M. Kathi Rawls and Minal Gahlot, Rawls Gahlot, P.L.L.C., Moore, OK, for Plaintiffs/Appellees

COMBS, J.:

I. FACTS AND PROCEDURAL HISTORY

¶1 On or about April 29, 2016, Isaac Sutton, plaintiff/appellee, (hereafter Sutton), went shopping for a vehicle at the defendant/appellant's, David Stanley Chevrolet, Inc., (hereafter DSC), car dealership. He agreed to purchase a 2016 Chevy Silverado on credit and he agreed to trade-in his 2013 Challenger. He was informed by DSC that his credit was approved. In addition, he was given $22,800.00 for the Challenger for which he still owed $25,400.00. The documents for the purchase of the vehicle amounted to approximately eighty-six pages. This included a purchase agreement as well as a retail installment sale contract (RISC). He left the dealership that evening with the Silverado and left his Challenger. Several days later he was informed by DSC that his financing was not approved and he would need a co-signor to purchase the Silverado. Sutton visited DSC but was then told he did not need a co-signor and there was no need to return the vehicle. At the end of June his lender for his 2013 Challenger contacted him about late payments. Sutton contacted DSC who said it was not their responsibility to make those payments since they did not own the Challenger he traded-in. A few days later, he was notified by DSC that his Challenger had been stolen and the matter was not the responsibility of DSC. Sutton had to make an insurance claim on his Challenger and DSC took back the Silverado. In the meantime, Sutton continued to make payments on the Challenger.

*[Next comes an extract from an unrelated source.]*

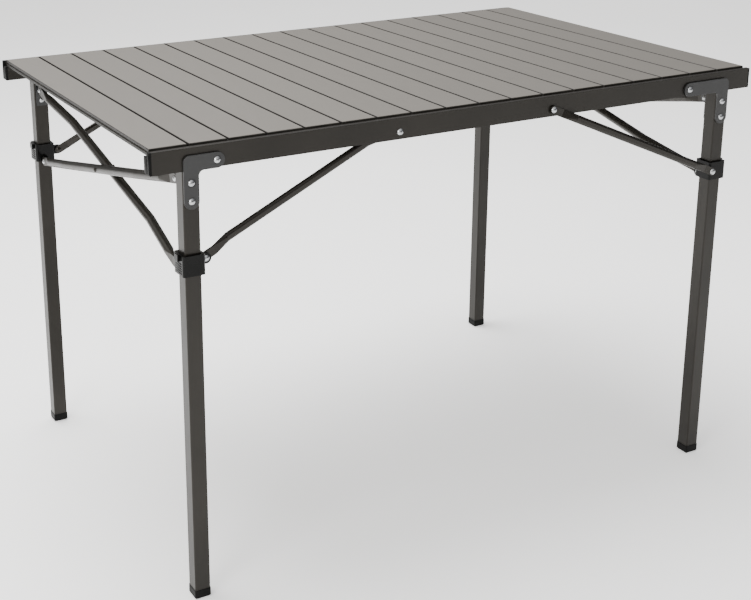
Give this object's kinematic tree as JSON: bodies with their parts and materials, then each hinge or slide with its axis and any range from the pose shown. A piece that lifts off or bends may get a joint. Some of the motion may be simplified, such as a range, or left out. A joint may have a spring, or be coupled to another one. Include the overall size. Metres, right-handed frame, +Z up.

¶2 On February 24, 2017, Sutton and his wife filed a petition against DSC. They alleged DSC's failure to abide by the terms of its contract with Sutton negatively affected Sutton's health and financial situation and he has suffered actual, statutory, and consequential damages. Their causes of action include, fraud in the inducement to purchase the vehicle, conversion, violations of the Oklahoma Consumer Protection Act, breach of contract, negligence, and intentional infliction of emotional distress. On March 20, 2017, DSC filed a motion to compel arbitration based upon a Dispute Resolution Clause (DRC) which provided for arbitration and is found in the two-page purchase agreement. The plaintiffs filed a response on April 6, 2017, wherein they alleged the RISC contained a merger clause which provided it represented the entire contract and it contained no arbitration agreement. They also claimed Sutton's alleged agreement to the provisions of the DRC was fraudulently induced and the DRC's provisions were unconscionable. On June 14, 2018, the plaintiffs filed a motion for an evidentiary hearing concerning the motion to compel arbitration.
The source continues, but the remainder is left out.